According to Carly Anderson, MCC coaches focus exclusively on who you are and allow what you want to flow from there. Here’s a grossly simplified example of what that might look like.

You’re floundering. There are things you want to do with your life, but somehow you’re not motivated to do them. You procrastinate and then feel like a loser. You wonder if you’ll ever get it together and live the life you were meant to live.

You enter coaching with an MCC-level coach. Over the course of a relatively short time, you notice that your coach sees you differently than you see yourself, and perhaps differently than anyone has ever seen you.

Your coach sees your greatness. She seems to believe in you and not just because she’s a coach and that’s her job. In every session, you experience real evidence of your positive qualities. Being around someone who sees you in a different light is empowering. As you come to trust your coach, you slowly begin to believe in yourself and accept your positive qualities.

Soon enough, you adopt a new, much more empowering perspective on yourself and your life. Your sense of who you are is changing for the better. From this new position of strength, your previous issues with motivation vanish. Procrastinating doing what you want to do doesn’t seem to fit your new identity.
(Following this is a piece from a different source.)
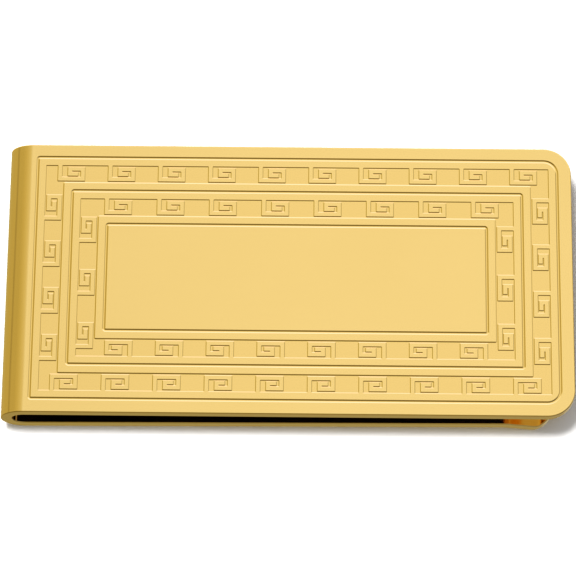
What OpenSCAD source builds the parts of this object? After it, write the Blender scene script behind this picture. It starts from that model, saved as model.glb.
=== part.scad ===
// Folded money clip: a patterned front plate, a half-round spring bend and a back leaf with a lip.
// Frame: X runs along the clip to its open end, Y across it, Z up through the front plate.
// The origin is under the middle of the clip, on the plane that the bend and the lip rest on.

/* [Clip] */
// Length over the bend and the front plate
clip_length = 51.1; // [46:0.1:60]
// Width of the strip
clip_width = 25.5; // [24:0.1:28]
// Height from the resting plane to the front face
clip_height = 4.3; // [3.6:0.1:5]
// Thickness of the sheet
sheet = 1.0; // [0.8:0.05:1.1]
// Radius of the front plate's corners at the open end
front_corner_r = 2.5; // [1:0.1:4]

/* [Back leaf] */
// Angle at which the leaf closes towards the front plate
leaf_slope = 1.08; // [0.5:0.01:1.2]
// How far the leaf stops short of the front plate's end
leaf_setback = 1.8; // [1.5:0.1:3]
// Distance from the front plate's end to the start of the lip
lip_setback = 6.4; // [6.2:0.1:8]
// Angle of the lip below the resting plane's direction
lip_flare = 15; // [12:0.5:20]
// Radius of the leaf's lower face where the lip turns down
lip_root_r = 1.5; // [1:0.1:2]
// Radius of the leaf's upper face where the lip levels out
lip_tip_r = 1.5; // [1:0.1:2]
// Radius of the leaf's corners at the lip
leaf_corner_r = 2; // [1:0.1:3]

/* [Coined border] */
// Depth of the sunk rings round the keys
relief = 0.04; // [0.03:0.01:0.1]
// Width of each engraved border line
line_w = 0.22; // [0.1:0.01:0.25]
// Depth of each engraved border line
line_depth = 0.05; // [0.03:0.01:0.1]
// Distance between neighbouring border lines
line_pitch = 3.22; // [3:0.01:3.3]
// Distance from the front plate's end to the outermost line
line_margin_end = 1.3; // [1:0.05:1.6]
// Distance from the bend's tip to the outermost line
line_margin_bend = 2.63; // [2.2:0.01:3]
// Distance across the clip between the two long outermost lines
line_span = 23; // [22.5:0.1:23.2]
// Corner radius of the outermost line at the open end
line_corner_r = 1.2; // [0.6:0.1:2]
// Width of the sunk ring that holds the keys
ring_w = 1.64; // [1.5:0.01:1.7]
// Flat between a border line and the ring inside it
ring_inset = 0.78; // [0.6:0.01:1]

/* [Keys] */
// Length of one key along its row
key_l = 2.47; // [2.3:0.01:2.8]
// Width of a key's bars that run across the row
key_bar_across = 0.4; // [0.3:0.01:0.45]
// Width of a key's bars that run along the row
key_bar_along = 0.41; // [0.38:0.01:0.44]
// Width of the channel between a key's outer bar and the flat outside the ring
key_margin = 0.12; // [0.1:0.01:0.14]
// Width of the channels between those bars
key_channel = 0.08; // [0.06:0.01:0.1]
// Width of the channel beside a key's own foot
key_foot_gap = 0.49; // [0.4:0.01:0.55]
// Width of the channel past the end of a key's inner bar
key_hook_gap = 0.22; // [0.15:0.01:0.3]

/* [Hidden] */
$fn = 96;
overlap = 1;
arc_steps = 12;

bend_r = clip_height / 2;
bend_x = -clip_length / 2 + bend_r;
end_x = clip_length / 2;
half_w = clip_width / 2;

leaf_end_x = end_x - leaf_setback;
lip_x = end_x - lip_setback;
leaf_flat = (lip_x - bend_x) / cos(leaf_slope);
// Direction of the leaf and of the lip in the side view, as [along X, up Z]
leaf_dir = [cos(leaf_slope), sin(leaf_slope)];
lip_dir = [cos(lip_flare), -sin(lip_flare)];

// Lower face of the leaf where it leaves the bend and where the lip's root starts
leaf_start = [bend_x, bend_r] + bend_r * [leaf_dir[1], -leaf_dir[0]];
root_start = leaf_start + leaf_flat * leaf_dir;
// Lip root, bent downwards, and lip tip, bent back to level on the resting plane
root_centre = root_start + lip_root_r * [leaf_dir[1], -leaf_dir[0]];
root_end = root_centre - lip_root_r * [lip_dir[1], -lip_dir[0]];
tip_outer_r = lip_tip_r + sheet;
tip_drop = tip_outer_r * (1 - cos(lip_flare));
lip_straight = (root_end[1] - tip_drop) / sin(lip_flare);
tip_centre = root_end + lip_straight * lip_dir - tip_outer_r * [lip_dir[1], -lip_dir[0]];

gold = "#e8bf5a";
leaf_gold = "#b8923c";

// One border line's rectangle: [left, right, near, far]
function line_box(i) = [
    -end_x + line_margin_bend + i * line_pitch,
    end_x - line_margin_end - i * line_pitch,
    -line_span / 2 + i * line_pitch,
    line_span / 2 - i * line_pitch
];

// The same rectangle moved in by a distance on every side
function inset_box(b, d) = [b[0] + d, b[1] - d, b[2] + d, b[3] - d];

// Key rows: [ring, side, number of keys, start of the first key, pitch]
// Positions run along X on the far and near sides, and along Y on the bend and end sides.
KEY_ROWS = [
    [0, "far", 10, -21.08, 4.56],
    [0, "near", 10, -21.15, 4.58],
    [0, "bend", 4, -7.96, 4.455],
    [0, "end", 4, -7.91, 4.446],
    [1, "far", 8, -16.74, 4.74],
    [1, "near", 8, -16.36, 4.53],
    [1, "bend", 3, -6.81, 5.045],
    [1, "end", 3, -6.61, 4.65]
];

// Outline of one key in its row: its foot joins the flat at v = 0 and its ribbon turns inwards
module key_shape() {
    foot = key_bar_across;
    inner = foot + key_foot_gap;
    top = key_margin;
    top_in = top + key_bar_along;
    mid = top_in + key_channel;
    mid_in = mid + key_bar_along;
    low = mid_in + key_channel;
    low_in = low + key_bar_along;
    right = key_l - key_bar_across;
    polygon([
        [0, -key_margin],
        [foot, -key_margin],
        [foot, low],
        [right, low],
        [right, top_in],
        [inner + key_bar_across, top_in],
        [inner + key_bar_across, mid],
        [right - key_hook_gap, mid],
        [right - key_hook_gap, mid_in],
        [inner, mid_in],
        [inner, top],
        [key_l, top],
        [key_l, low_in],
        [0, low_in]
    ]);
}

// Puts a key on one side of a ring, with its outline's v axis pointing across the ring
module place_key(ring, side, at) {
    box = inset_box(line_box(ring), ring_inset);
    if (side == "far")
        translate([at, box[3]]) mirror([0, 1]) key_shape();
    if (side == "near" && ring == 0)
        translate([at, box[2]]) key_shape();
    if (side == "near" && ring == 1)
        translate([at + key_l, box[2]]) mirror([1, 0]) key_shape();
    if (side == "bend")
        translate([box[0], at]) rotate(90) mirror([0, 1]) key_shape();
    if (side == "end")
        translate([box[1], at + key_l]) rotate(-90) mirror([0, 1]) key_shape();
}

module box_2d(b) {
    translate([b[0], b[2]]) square([b[1] - b[0], b[3] - b[2]]);
}

// Rectangle with its two corners at the open end rounded
module end_rounded(b, r) {
    translate([b[0], b[2]]) square([b[1] - b[0] - r, b[3] - b[2]]);
    translate([b[0], b[2] + r]) square([b[1] - b[0], b[3] - b[2] - 2 * r]);
    translate([b[1] - r, b[2] + r]) circle(r = r);
    translate([b[1] - r, b[3] - r]) circle(r = r);
}

// The three engraved lines
module border_lines() {
    difference() {
        end_rounded(inset_box(line_box(0), -line_w / 2), line_corner_r + line_w / 2);
        end_rounded(inset_box(line_box(0), line_w / 2), line_corner_r - line_w / 2);
    }
    for (i = [1, 2])
        difference() {
            box_2d(inset_box(line_box(i), -line_w / 2));
            box_2d(inset_box(line_box(i), line_w / 2));
        }
}

// The two sunk rings, less the keys that stand in them
module key_rings() {
    for (ring = [0, 1])
        difference() {
            box_2d(inset_box(line_box(ring), ring_inset));
            box_2d(inset_box(line_box(ring), ring_inset + ring_w));
            for (row = KEY_ROWS, i = [0 : row[2] - 1])
                if (row[0] == ring)
                    place_key(ring, row[1], row[3] + i * row[4]);
        }
}

// Flat front with its coined border
module front_plate() {
    color(gold)
    difference() {
        translate([0, 0, clip_height - sheet])
            linear_extrude(sheet)
                end_rounded([bend_x, end_x, -half_w, half_w], front_corner_r);
        translate([0, 0, clip_height - line_depth])
            linear_extrude(line_depth + overlap) border_lines();
        translate([0, 0, clip_height - relief])
            linear_extrude(relief + overlap) key_rings();
    }
}

// A stretch of the strip bent about an axis along Y: radii, start angle from +X and turn, in degrees
module strip_bend(r_in, start, turn) {
    rotate([90, -start, 0])
        translate([0, 0, -half_w])
            rotate_extrude(angle = turn)
                translate([r_in, 0]) square([sheet, clip_width]);
}

// Half-round fold that joins the front plate to the leaf
module spring_bend() {
    color(gold)
    translate([bend_x, 0, bend_r])
        strip_bend(bend_r - sheet, 90, 180 + leaf_slope);
}

// Points along an arc, from one angle to another, in degrees
function arc(centre, r, from, to) = [
    for (i = [0 : arc_steps])
        let (a = from + (to - from) * i / arc_steps)
            centre + r * [cos(a), sin(a)]
];

// Side view of the leaf: its lower face out to the lip's end, then its upper face back
module leaf_profile() {
    polygon(concat(
        [leaf_start],
        arc(root_centre, lip_root_r, 90 + leaf_slope, 90 - lip_flare),
        arc(tip_centre, tip_outer_r, -90 - lip_flare, -90),
        [[end_x, 0], [end_x, sheet]],
        arc(tip_centre, lip_tip_r, -90, -90 - lip_flare),
        arc(root_centre, lip_root_r + sheet, 90 - lip_flare, 90 + leaf_slope),
        [leaf_start + sheet * [-leaf_dir[1], leaf_dir[0]]]
    ));
}

// Plain back leaf with a flared lip and rounded corners
module spring_leaf() {
    color(leaf_gold)
    intersection() {
        rotate([90, 0, 0])
            linear_extrude(clip_width + overlap, center = true)
                leaf_profile();
        translate([0, 0, -overlap])
            linear_extrude(clip_height + overlap)
                end_rounded([bend_x - overlap, leaf_end_x, -half_w, half_w], leaf_corner_r);
    }
}

front_plate();
spring_bend();
spring_leaf();
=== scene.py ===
import math

import bpy
import numpy as np
from mathutils import Matrix, Vector, geometry


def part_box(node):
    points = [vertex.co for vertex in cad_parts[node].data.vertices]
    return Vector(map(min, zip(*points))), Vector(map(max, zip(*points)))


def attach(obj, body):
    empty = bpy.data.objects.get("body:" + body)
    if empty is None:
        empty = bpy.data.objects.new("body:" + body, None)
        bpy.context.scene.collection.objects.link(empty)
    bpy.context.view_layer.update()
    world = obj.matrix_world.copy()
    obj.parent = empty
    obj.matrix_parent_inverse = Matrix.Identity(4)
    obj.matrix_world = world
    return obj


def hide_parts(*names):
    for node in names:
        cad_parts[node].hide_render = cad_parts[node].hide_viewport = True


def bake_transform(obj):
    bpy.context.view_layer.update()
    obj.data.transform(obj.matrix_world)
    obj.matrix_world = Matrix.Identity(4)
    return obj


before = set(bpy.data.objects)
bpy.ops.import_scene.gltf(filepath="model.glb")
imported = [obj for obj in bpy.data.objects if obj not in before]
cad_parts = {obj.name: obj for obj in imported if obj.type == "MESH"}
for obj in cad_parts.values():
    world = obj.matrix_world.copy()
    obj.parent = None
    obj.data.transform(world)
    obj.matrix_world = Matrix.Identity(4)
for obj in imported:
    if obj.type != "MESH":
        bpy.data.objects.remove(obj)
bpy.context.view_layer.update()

MM = 0.001

# ---------------------------------------------------------------- sizes, in millimetres
plate_low, plate_high = (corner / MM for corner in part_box("front_plate"))
leaf_low, leaf_high = (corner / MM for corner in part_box("spring_leaf"))
BEND_X = plate_low.x
END_X = plate_high.x
HALF_W = plate_high.y
TOP = plate_high.z
SHEET = plate_high.z - plate_low.z
BEND_R = TOP / 2
TIP_X = BEND_X - BEND_R
LEAF_END_X = leaf_high.x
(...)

There’s no magic formula for coaching at the MCC level. It takes time to learn, but it’s not so much a concrete skill set. MCC coaching ability is character-driven. It’s more about who the coach is rather than what the coach can do.

Are you the kind of person who can:

• See greatness in others?
• Notice personal qualities as opposed to behaviors?
• Ground yourself compassionately in the moment with clients?
• See beyond a problems vs. solutions mentality?
• Do you love your clients as people?

Wrapping Up

• ACC coaches coach the what.
• PCC coaches coach the what and integrate the who.
• MCC coaches coach the who and allow the what to follow.